Number 5. Shin Soo Choo “Gangham Style” Psy
Shin-Soo Choo is clearly the most famous South Korean baseball players there’s ever been. And Psy’s “Gangham Style” is clearly the most famous song to ever emerge from the Korean peninsula. So late in 2012 Choo did the right thing and aligned all things famous and Korean by adapting the danceable novelty hit as his walk up tune.

Number 4. Joey Votto “Paint it Black” Rolling Stones
Joey Votto is known for his Ted Williams-like batting eye and for almost never popping out. He’s also known for his walk up music, the unique, sinister intro to the Rolling Stone’s hit “Paint it Black.” Votto’s been using the tune for years and were pretty sure the pitchers in the National League now cringe whenever it’s on the radio.

Number 3. RA Dickey “Game of Thrones Theme”
RA Dickey is awesome. He climbs mountains. He gives great interviews. He wins Cy Youngs. He’s a pitcher even though he was born without a ulnar collateral ligament. He also has great taste in television, and uses the “Game of Thrones” theme as his walk out music. The knuckler is coming!

Number 2. Chase Utley “Kashmir” Led Zeppelin
With its intricate Middle-Eastern arrangement and stomping beat, the Led Zeppelin epic “Kashmir” comes on like an approaching army. A very large approaching army. Chase Utley, who has used Kashmir as his walk up music for most of his career, is only one man. But in his prime he was about as intimidating a hitter as there was baseball — especially come postseason — and Kashmir has always fit him to a t.
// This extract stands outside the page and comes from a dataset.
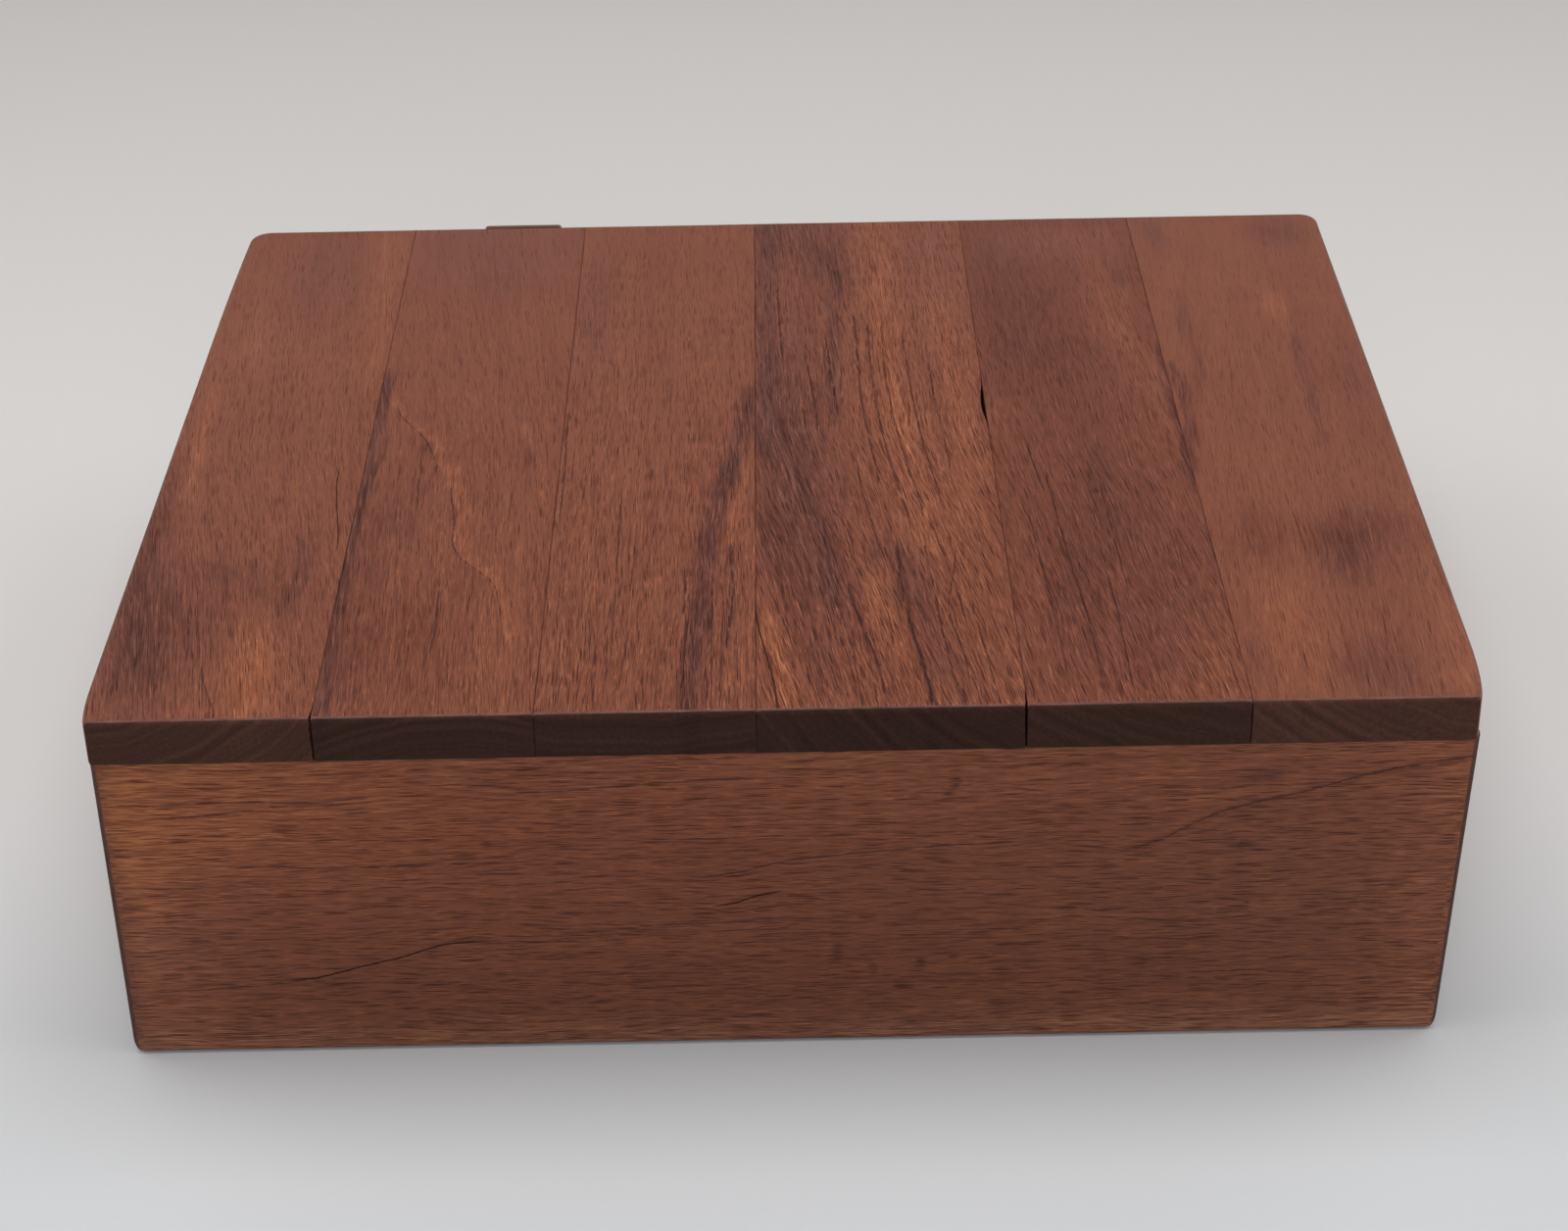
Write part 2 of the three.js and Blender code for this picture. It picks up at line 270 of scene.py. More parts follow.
@dataclass(frozen=True)
class Patch(Mark):
    """A soft oval cloud. It may lean: across shifts by lean for each millimetre along."""

    at: Pair
    reach: Pair
    tone: float = 0.0
    smoke: float = 0.0
    lean: float = 0.0
    pores: float = 0.0

    def weight(self, a: Array, c: Array) -> Array:
        """The oval's strength, exp(-(da/ra)^2 - (dc/rc)^2), with dc measured from the leaning axis.

        Args:
            a: Places along the grain.
            c: Places across it.

        Returns:
            The strength at each place.
        """
        da = a - self.at[0]
        dc = c - self.at[1] - self.lean * da
        return np.exp(-((da / self.reach[0]) ** 2) - (dc / self.reach[1]) ** 2)


@dataclass(frozen=True)
class Course:
    """Points (along, across) that a streak or a line follows, and the length over which its ends fade."""

    points: tuple[Pair, ...]
    fade: float
    ease: ClassVar[float] = 2.0

    def follow(self, a: Array, c: Array) -> tuple[Array, Array]:
        """Distance across from the course, and its fading.

        The course is eased by taking the mean of three places, one ease apart. The fading is the
        smooth step of the distance past each end over the fade.

        Args:
            a: Places along the grain.
            c: Places across it.

        Returns:
            The signed distance, and a share from 0 to 1.
        """
        points = np.array(sorted(self.points))
        shifts = (-self.ease, 0.0, self.ease)
        middle = sum(np.interp(a + shift, points[:, 0], points[:, 1]) for shift in shifts) / len(shifts)
        ends = np.minimum(a - points[0, 0], points[-1, 0] - a)
        return c - middle, smooth_step(ends / self.fade + 1)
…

Number 1. Mariano Rivera “Enter Sandman” Metallica
No recent baseball player is as associated with a song as Yankee legend Mariano Rivera is with his entrance music, Metallica’s “Enter Sandman.” Initially Rivera wanted to go with Guns and Roses “Paradise City” as his song, but a member of the Yankees production team convinced him “Enter Sandman” — a dark tune about being put down forever — was a choice far more befitting a shutdown closer. The rest is history, and when the Yankees retired Rivera’s number at the end of the 2013 season Metallica was on hand at Yankee Stadium to serenade the future Hall of Famer with the song they will now be forever linked through.